Marcos Blanco en la teoría y Pepe Chuletón en la práctica me hicieron ver la necesidad de trabajar un libro que invitara a los pequeños empresarios, que son quienes mantienen el tejido industrial y comercial español, a perder el miedo a las redes sociales, a ver sus potencialidades, a —sin tener mucha idea de los secretos del marketing digital— establecer sus propias estrategias en redes, a adaptarlas a cada red social en función de sus características y públicos, a observar siempre con ojos críticos a la competencia y aprender de ella no para copiarla, sino para intentar aportar un valor diferenciador y, por fin, a valorar la importancia de la interacción con los clientes.
El universo digital nos permite no solo llegar a nuestros potenciales clientes de manera (casi) gratuita —lo que ha democratizado el marketing y la publicidad—, sino también conocerlos mejor, interactuar con ellos, obtener información de primera mano acerca de la calidad de nuestros productos o servicios y, en definitiva, ajustar mucho más nuestros controles de producción para alcanzar el éxito.
Pero las cuñas en radio, las páginas de publicidad en un periódico, los spots en televisión e incluso los banners que inundan algunas páginas web están perdiendo eficacia entre las nuevas generaciones, que han aprendido a gestionar mejor, casi desde la indiferencia, los bombardeos publicitarios. Esto ha obligado a los creativos a replantearse formatos para robustecer el objetivo de una empresa: vender. Y, entre ellos, han descubierto dos bastante parecidos que están logrando altas cotas de penetración en el mercado. El primero es el branded content, o contenidos de marca, que es la vinculación de una marca con un contenido de calidad emocionalmente potente, bien de producción propia, bien de producción ajena, cuyo fin no es la venta directa, sino la generación de una imagen positiva de la marca que deje huella en la memoria del público. El segundo se conoce como marketing de contenidos, que sí busca, en cambio, la conversión diferida en el tiempo de una operación de compra a través de la producción, planificación y distribución de contenidos prácticos relacionados por lo general con la naturaleza del producto o servicio.
En cualquier caso, ambas estrategias se acercan al ámbito de los contenidos para, a partir de ellos, tratar de llegar al consumidor final con uno u otro objetivo.

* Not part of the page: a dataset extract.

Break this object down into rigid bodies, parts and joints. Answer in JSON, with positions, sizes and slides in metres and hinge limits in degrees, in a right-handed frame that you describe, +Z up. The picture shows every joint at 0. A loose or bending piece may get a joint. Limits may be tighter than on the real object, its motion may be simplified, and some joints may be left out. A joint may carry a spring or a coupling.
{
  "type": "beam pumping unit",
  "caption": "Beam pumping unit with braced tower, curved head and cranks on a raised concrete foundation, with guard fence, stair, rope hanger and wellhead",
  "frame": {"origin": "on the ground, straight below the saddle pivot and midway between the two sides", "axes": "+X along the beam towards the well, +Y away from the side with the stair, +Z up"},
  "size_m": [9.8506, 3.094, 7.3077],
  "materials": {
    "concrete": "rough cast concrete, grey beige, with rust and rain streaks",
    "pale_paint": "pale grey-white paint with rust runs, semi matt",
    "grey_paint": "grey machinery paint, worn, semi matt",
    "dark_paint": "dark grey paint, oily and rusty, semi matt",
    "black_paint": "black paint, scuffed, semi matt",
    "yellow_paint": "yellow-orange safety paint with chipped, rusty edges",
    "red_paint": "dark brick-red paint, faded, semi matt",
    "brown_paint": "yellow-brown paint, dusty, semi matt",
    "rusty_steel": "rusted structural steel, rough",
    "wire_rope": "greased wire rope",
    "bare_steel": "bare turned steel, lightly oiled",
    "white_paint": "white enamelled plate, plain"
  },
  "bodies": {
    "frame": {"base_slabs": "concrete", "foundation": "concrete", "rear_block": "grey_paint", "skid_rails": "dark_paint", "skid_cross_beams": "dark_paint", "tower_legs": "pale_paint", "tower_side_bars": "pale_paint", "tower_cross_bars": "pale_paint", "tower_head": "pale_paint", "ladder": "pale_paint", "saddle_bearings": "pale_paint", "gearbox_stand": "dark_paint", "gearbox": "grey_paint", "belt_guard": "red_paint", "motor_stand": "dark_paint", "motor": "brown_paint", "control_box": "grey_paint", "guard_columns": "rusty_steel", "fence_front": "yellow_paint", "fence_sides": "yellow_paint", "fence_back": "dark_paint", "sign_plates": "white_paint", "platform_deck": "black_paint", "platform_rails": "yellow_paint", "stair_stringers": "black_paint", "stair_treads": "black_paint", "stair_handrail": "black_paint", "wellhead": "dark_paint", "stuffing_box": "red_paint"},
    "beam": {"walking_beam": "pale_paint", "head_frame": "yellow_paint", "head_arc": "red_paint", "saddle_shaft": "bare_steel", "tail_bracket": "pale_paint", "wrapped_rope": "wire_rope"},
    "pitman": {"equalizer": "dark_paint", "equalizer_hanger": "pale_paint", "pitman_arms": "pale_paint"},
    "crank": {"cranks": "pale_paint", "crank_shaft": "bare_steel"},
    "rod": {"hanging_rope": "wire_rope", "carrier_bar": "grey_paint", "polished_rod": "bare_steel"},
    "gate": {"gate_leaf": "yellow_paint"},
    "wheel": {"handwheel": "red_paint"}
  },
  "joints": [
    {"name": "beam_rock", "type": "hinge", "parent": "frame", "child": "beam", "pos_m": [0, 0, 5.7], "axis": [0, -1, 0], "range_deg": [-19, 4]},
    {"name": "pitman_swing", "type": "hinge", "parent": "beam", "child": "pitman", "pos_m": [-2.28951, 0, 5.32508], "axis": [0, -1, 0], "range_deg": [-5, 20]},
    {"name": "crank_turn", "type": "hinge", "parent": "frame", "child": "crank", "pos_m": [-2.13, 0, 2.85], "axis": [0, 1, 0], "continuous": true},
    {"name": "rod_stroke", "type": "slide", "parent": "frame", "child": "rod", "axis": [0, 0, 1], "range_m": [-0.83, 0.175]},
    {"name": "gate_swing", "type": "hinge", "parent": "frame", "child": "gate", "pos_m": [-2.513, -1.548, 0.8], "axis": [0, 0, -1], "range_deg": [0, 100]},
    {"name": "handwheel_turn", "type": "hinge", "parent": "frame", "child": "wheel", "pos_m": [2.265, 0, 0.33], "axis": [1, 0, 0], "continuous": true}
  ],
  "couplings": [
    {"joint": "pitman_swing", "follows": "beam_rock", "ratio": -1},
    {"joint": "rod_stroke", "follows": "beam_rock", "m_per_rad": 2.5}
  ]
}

Una huella positiva de marca y un contenido práctico de interés conducirán a la postre a la culminación de un proceso de compra. Pero el camino, está claro, pasa por los contenidos, por integrar la publicidad de manera elegante, huyendo de la evidencia y la zafiedad, en los temas que son leídos, vistos o escuchados por el público. Y el canal predilecto para extender esta estrategia pasa por lo digital.

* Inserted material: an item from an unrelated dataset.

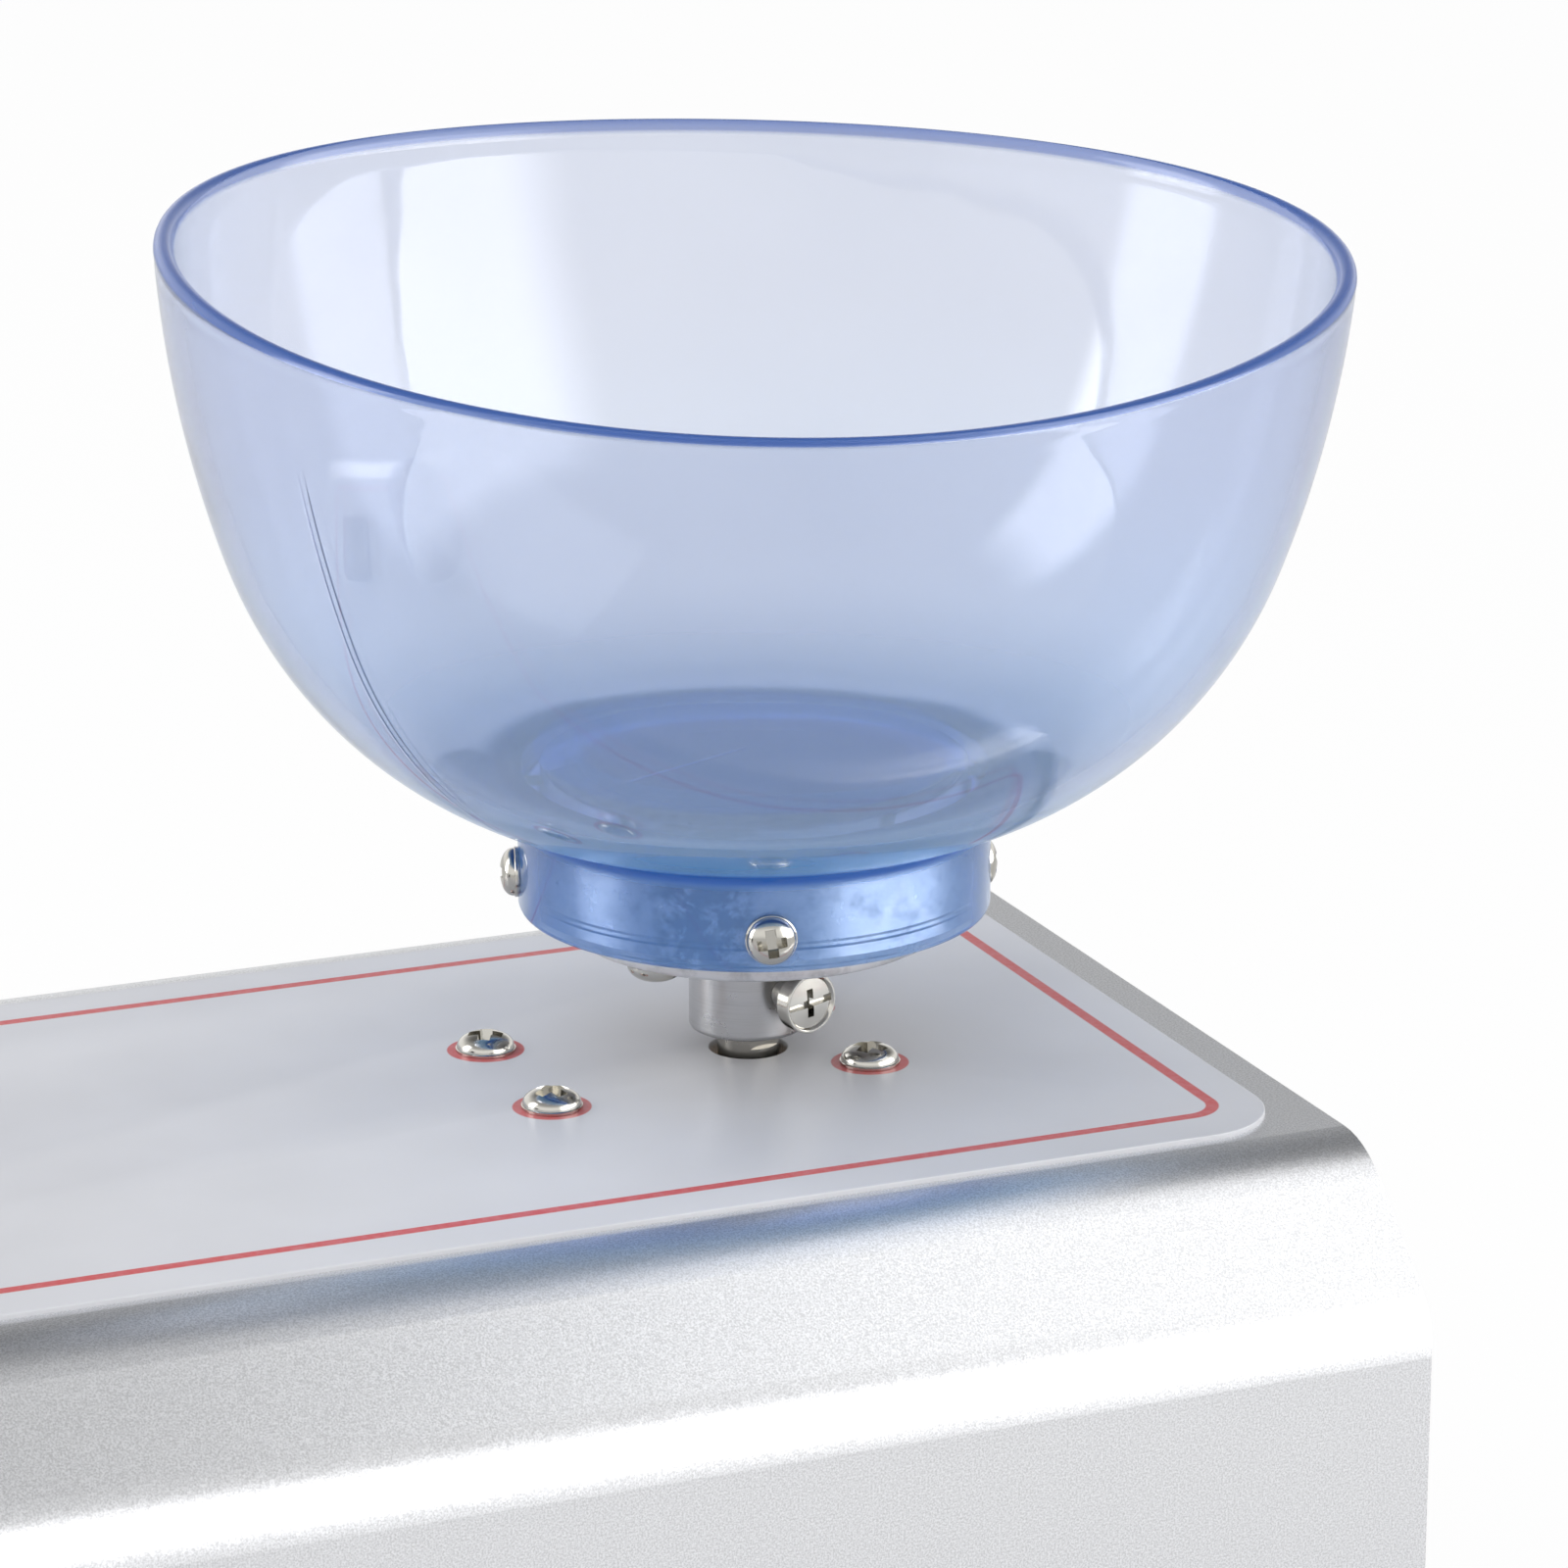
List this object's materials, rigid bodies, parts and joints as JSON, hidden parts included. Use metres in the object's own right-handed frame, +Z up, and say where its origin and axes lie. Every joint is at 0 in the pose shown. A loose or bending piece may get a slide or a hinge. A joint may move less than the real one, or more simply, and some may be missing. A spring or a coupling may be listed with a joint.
{
  "type": "dental impression mixer",
  "caption": "Bench mixer for impression material: a silver cabinet whose worm-geared motor turns a translucent blue bowl on a vertical spindle, with a speed knob and power switch.",
  "frame": {"origin": "middle of the machine's footprint, from the control end of the cabinet to the far edge of the bowl, on the surface that the feet stand on", "axes": "+X from the control end to the bowl end, +Z up, +Y to the left of someone who stands at the control end"},
  "size_m": [0.2123, 0.1244, 0.162],
  "materials": {
    "silver_paint": "silver metallic powder coat, fine orange peel",
    "tray_paint": "silver metallic powder coat",
    "printed_plate": "matt pale grey printed film with a plain red border",
    "nickel": "bright nickel plate",
    "zinc": "bright zinc plate",
    "rubber": "moulded black rubber",
    "shaft_steel": "ground steel",
    "turned_steel": "turned, fine rings",
    "aluminium": "turned aluminium",
    "blue_plastic": "translucent blue flexible plastic, smooth",
    "zinc_casting": "die-cast, as cast",
    "bronze": "sintered bronze",
    "gear_metal": "hobbed steel",
    "brass": "machined brass",
    "motor_steel": "drawn steel",
    "magnet": "ferrite",
    "copper": "enamelled copper",
    "carbon": "carbon brush",
    "black_plastic": "moulded black, fine texture",
    "white_plastic": "painted white",
    "switch_plastic": "moulded black, gloss",
    "board_laminate": "green solder mask",
    "capacitor_sleeve": "dark blue sleeve",
    "green_plastic": "moulded green",
    "wire_red": "PVC insulation",
    "wire_black": "PVC insulation",
    "wire_blue": "PVC insulation",
    "wire_yellow": "PVC insulation"
  },
  "bodies": {
    "cabinet": {"cover_shell": "silver_paint", "base_tray": "tray_paint", "cover_screws": "nickel", "rubber_feet": "rubber", "foot_screws": "zinc", "foot_nuts": "zinc", "deck_plate": "printed_plate", "deck_screws": "nickel", "gearbox_housing": "zinc_casting", "gearbox_lid": "zinc_casting", "gearbox_screws": "zinc", "upper_bush": "bronze", "lower_bush": "bronze", "motor_can": "motor_steel", "motor_face_screws": "zinc", "motor_end_cap": "black_plastic", "motor_terminals": "brass", "motor_magnets": "magnet", "motor_brushes": "carbon", "pot_body": "zinc", "pot_washer": "zinc", "pot_nut": "zinc", "switch_housing": "black_plastic", "switch_terminals": "brass", "inlet_jack": "black_plastic", "inlet_nut": "zinc", "inlet_contacts": "brass", "control_board": "board_laminate", "board_posts": "brass", "board_screws": "zinc", "heatsink": "aluminium", "power_transistor": "black_plastic", "filter_capacitor": "capacitor_sleeve", "terminal_block": "green_plastic", "motor_leads": "wire_red", "inlet_leads": "wire_black", "switch_leads": "wire_blue", "pot_leads": "wire_yellow"},
    "bowl_head": {"output_shaft": "shaft_steel", "hub": "turned_steel", "hub_clamp_screw": "nickel", "carrier_plate": "aluminium", "carrier_core": "aluminium", "carrier_screws": "nickel", "bowl": "blue_plastic", "bowl_screws": "nickel", "worm_wheel": "gear_metal", "wheel_pin": "shaft_steel"},
    "rotor": {"motor_shaft": "shaft_steel", "worm": "brass", "armature_core": "motor_steel", "armature_windings": "copper", "commutator": "copper"},
    "speed_control": {"speed_knob": "black_plastic", "knob_pointer": "white_plastic", "pot_shaft": "shaft_steel"},
    "rocker": {"power_rocker": "switch_plastic"}
  },
  "joints": [
    {"name": "bowl_spin", "type": "hinge", "parent": "cabinet", "child": "bowl_head", "pos_m": [0.05029, 0, 0.0805], "axis": [0, 0, 1], "continuous": true},
    {"name": "rotor_spin", "type": "hinge", "parent": "cabinet", "child": "rotor", "pos_m": [0.05029, 0.0105, 0.0652], "axis": [1, 0, 0], "continuous": true},
    {"name": "speed_turn", "type": "hinge", "parent": "cabinet", "child": "speed_control", "pos_m": [-0.06821, -0.02, 0.0805], "axis": [0, 0, -1], "range_deg": [0, 300]},
    {"name": "power_tilt", "type": "hinge", "parent": "cabinet", "child": "rocker", "pos_m": [-0.06821, 0.022, 0.0801], "axis": [0, -1, 0], "range_deg": [0, 18]}
  ],
  "couplings": [
    {"joint": "rotor_spin", "follows": "bowl_spin", "ratio": 18}
  ]
}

Empresas o juglares se plantea este nuevo escenario en el que las marcas se han convertido en contadoras de historias, como los antiguos juglares medievales que concentraban a su alrededor, en corros distendidos, a decenas de personas que se ensimismaban con sus historias. Mi único objetivo es, en última instancia, ayudar a quienes no saben, a quienes temen, a quienes no se atreven a crear un contenido para alcanzar a su audiencia (casi) gratis. Los tiempos han cambiado.